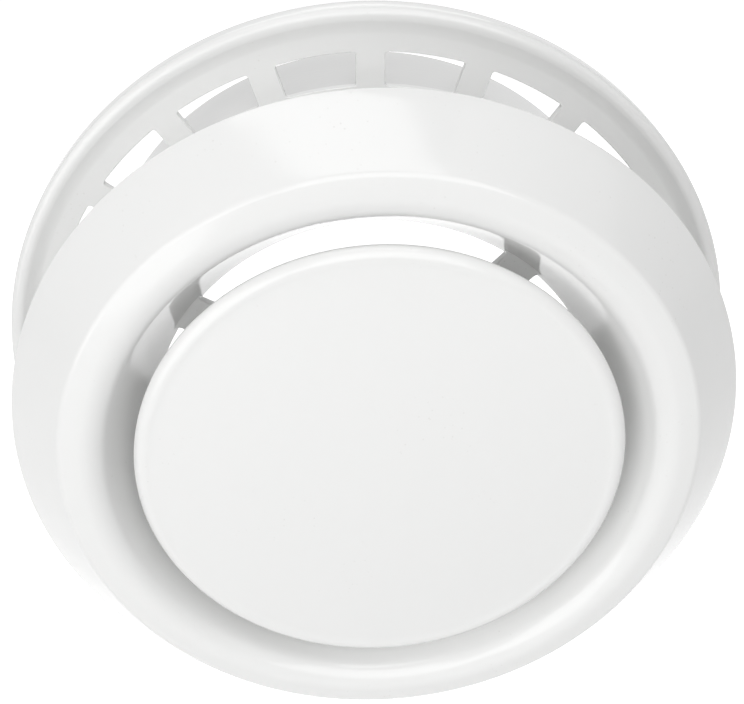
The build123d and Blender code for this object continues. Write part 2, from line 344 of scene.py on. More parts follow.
def bar(direction, radius, side, height):
    """Bar that runs out from the axis in one direction. Row k of side and height is its section at
    radius[k]: a point lies side to the right of the bar's line, as seen from the room with the bar
    upright. Both ends are closed to a pole."""
    radius = np.broadcast_to(radius[:, None], side.shape)
    radius, side, height = (
        np.vstack([a[:1] * 0 + a[:1].mean(), a, a[-1:] * 0 + a[-1:].mean()]) for a in (radius, side, height))
    x = radius * math.sin(direction) + side * math.cos(direction)
    z = radius * math.cos(direction) - side * math.sin(direction)
    points = np.stack([x, -height, z], -1).reshape(-1, 3) * MM
    return points, grid_faces(*side.shape, wrap_rows=False)


def joined(shells):
    """Several surfaces as one list of points and one of faces."""
    counts = np.cumsum([0] + [len(points) for points, faces in shells])
    points = np.vstack([points for points, faces in shells])
    faces = np.vstack([faces + start for (_, faces), start in zip(shells, counts)])
    return points, faces


def make_piece(name, shells, replaced, material, bevel=0.0):
    """Puts closed surfaces into one mesh, merges doubled points, turns faces outwards, rounds edges."""
    points, faces = joined(shells)
    mesh = bpy.data.meshes.new(name)
    mesh.from_pydata(points.tolist(), [], faces.tolist())
    work = bmesh.new()
    work.from_mesh(mesh)
    bmesh.ops.remove_doubles(work, verts=work.verts, dist=MERGE)
    bmesh.ops.recalc_face_normals(work, faces=work.faces)
    work.to_mesh(mesh)
    work.free()
    mesh.polygons.foreach_set("use_smooth", np.ones(len(mesh.polygons), bool))
    mesh.materials.append(material)
    piece = bpy.data.objects.new(name, mesh)
    bpy.context.scene.collection.objects.link(piece)
    if bevel:
        rounding = piece.modifiers.new("edges", "BEVEL")
        rounding.width = bevel * MM
        rounding.segments = EDGE_SEGMENTS
        rounding.limit_method = "ANGLE"
        rounding.angle_limit = SHARP
        rounding.harden_normals = True
    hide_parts(replaced)
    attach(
        piece, next(b for b, nodes in frame["record"]["behaviour"]["bodies"].items() if replaced in nodes))


class Nodes:
    """Places shader nodes in a material or group and links them."""

    def __init__(self, tree):
        self.tree = tree

    def add(self, kind, **inputs):
        """Adds a node and fills its inputs."""
        node = self.tree.nodes.new("ShaderNode" + kind)
        for key, value in inputs.items():
            self.put(node, key.replace("_", " "), value)
        return node

    def put(self, node, socket, value):
        """Links a socket into an input or sets the input to a number."""
        if isinstance(value, bpy.types.NodeSocket):
            self.tree.links.new(value, node.inputs[socket])
        else:
            node.inputs[socket].default_value = value

    def math(self, operation, a, b=0.5):
        """Result of an operation on two values."""
        node = self.tree.nodes.new("ShaderNodeMath")
        node.operation = operation
        for i, value in enumerate((a, b)):
            self.put(node, i, value)
        return node.outputs[0]

    def ramp(self, value, low, high, to_low, to_high):
        """The value carried from the range low to high into the range to_low to to_high."""
        node = self.add("MapRange", Value=value)
        sockets = ("From Min", "From Max", "To Min", "To Max")
        for socket, number in zip(sockets, (low, high, to_low, to_high)):
            node.inputs[socket].default_value = number
        return node.outputs["Result"]

    def tint(self, shader, clean, dusty, mask):
        """Mixes a clean and a dusty colour by a mask into the shader's colour."""
        mix = self.add("Mix")
        mix.data_type = "RGBA"
        mix.inputs["A"].default_value = clean
        mix.inputs["B"].default_value = dusty
        self.put(mix, "Factor", mask)
        self.tree.links.new(mix.outputs["Result"], shader.inputs["Base Color"])

    def relief(self, shader, height, strength, distance):
        """Lets a height shape the shader's normal."""
        bump = self.add("Bump", Strength=strength, Distance=distance, Height=height)
        self.tree.links.new(bump.outputs[0], shader.inputs["Normal"])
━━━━
**Your objective**
Each line with the string "scene" in it needs to be found and copied.

**Response to this task**
The build123d and Blender code for this object continues. Write part 2, from line 344 of scene.py on. More parts follow.
    bpy.context.scene.collection.objects.link(piece)